Apenas em setembro de 2022, dois casos ocorreram na Bahia. Em Barreiras, uma estudante que utilizava cadeira de rodas morreu em um ataque. Já em Morro do Chapéu, um adolescente de 13 anos tentou atacar colegas com materiais inflamáveis, bombas de fabricação caseira e uma faca. Voltar a frequentar esses espaços após episódios de violência não é tarefa fácil.

“Após ataques desse tipo, as pesquisas indicam a importância do atendimento de pequeno, médio e longo prazo, adaptados para aqueles que foram afetados. Vimos casos, no exterior, em que esses acompanhamentos duraram mais de dois anos, até que as pessoas se sentissem fortalecidas para retornar à vida normal”, explica Cléo Garcia, que integra o Grupo de Estudos e Pesquisas em Educação Moral (Gepem).

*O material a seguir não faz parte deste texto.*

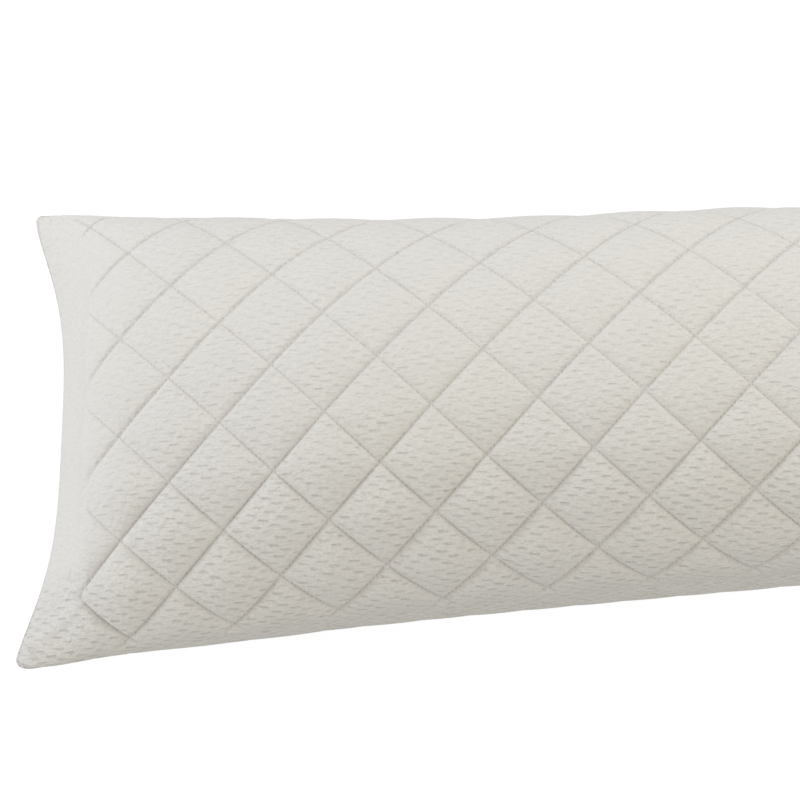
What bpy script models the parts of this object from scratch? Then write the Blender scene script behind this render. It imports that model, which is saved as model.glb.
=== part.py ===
"""A long body pillow in a quilted cover, lying on its back on a level surface.

The cover is two panels of cloth, sewn to each other round their four edges and stuffed full. Both
panels are quilted in diamonds, so the filled solid is drawn in along every stitch line and stands
proud between them. +X runs along the pillow, from the left end to the right one. +Y points from
the front side seam to the back one, and +Z is up. The origin is on the surface, under the middle
of the pillow. Sizes are in millimetres, and the mesh is made in metres.

A place on a panel is given by two lengths measured in the flat cloth: along, from the left end
seam, and across, from the back side seam.
"""

from collections import namedtuple

import bpy
import numpy as np

NODE = "body_pillow"
MM = 0.001

# The cover as it is cut, between its seams: 54 by 20 inches.
LENGTH = 1372.0
WIDTH = 508.0

# The quilting: diamonds of 4 inches from point to point. One crossing of two stitch lines is
# placed, and the others follow from it. The cloth stands out by PUFF in each diamond, and the
# stitching stops at the first crossings from each end, so a band along the end seam is plain.
HALF_DIAMOND = 50.8
CROSSING_ALONG = 9.4
CROSSING_ACROSS = 81.7
PUFF = 6.2
SEAM_FADE = 36.0
PLAIN_BAND = CROSSING_ALONG + HALF_DIAMOND
DOMES_FADE = 80.0

# The mesh has this many steps on each half diamond, so that its edges run along the stitches.
STEPS = 3
STEP = HALF_DIAMOND / STEPS
LEAST_STEP = 5.0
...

Há um ano, o Grupo de Trabalho de Especialistas em Violência nas Escolas publicou um relatório sobre os episódios no país. O documento traz recomendações para a ações do governo que podem mitigar os danos e evitar novos atentados. Entre as medidas citadas estão: adotar um registro de notificação das violências nas escolas e encaminhá-las para órgãos do governo, valorizar o cuidado com a saúde mental e estimular a participação da família.

Discurso de ódio

Entre as medidas apontadas no relatório Ataque às Escolas no Brasil está a necessidade de debater a diversidade e os direitos humanos nas unidades de ensino. Isso acontece porque, apesar de diversos fatores contribuírem para a ação dos autores de ataques, eles costumam ter características semelhantes. São do sexo masculino, brancos e jovens, na maioria dos casos.

Além disso, eles costumam ser isolados socialmente, terem histórico de violência doméstica e participarem de grupos de ódio na internet. Entre os temas debatidos em fóruns online estão o racismo e a misoginia, que é o ódio às mulheres. Apesar de a motivação do crime em Heliópolis ainda não ter sido identificada, o Ministério da Justiça confirmou que o Laboratório de Operações Cibernéticas auxiliará na investigação.

Para a socióloga Miriam Abramovay, doutora em Ciências da Educação que pesquisa crimes escolares, é preciso que familiares e a escola estejam atentos aos sinais que podem antever os crimes. “Nós vemos que há sinais de que ataques iriam acontecer. Os autores já tinham chamado atenção por algum motivo. Seja um bilhete que foi enviado, por estar muito isolado ou por ter inimizades na escola”, afirma.

Em nota, a Secretaria da Educação do Estado (SEC) afirmou que está em articulação com o Ministério da Educação (MEC) e a prefeitura de Heliópolis para atender a comunidade escolar e famílias atingidas pela tragédia. O MEC, inclusive, disponibilizou uma equipe especializada em desastres, para lidar com situações traumáticas e violentas em espaços escolares. A reportagem buscou a a prefeitura da cidade, mas não obteve retorno até esta publicação.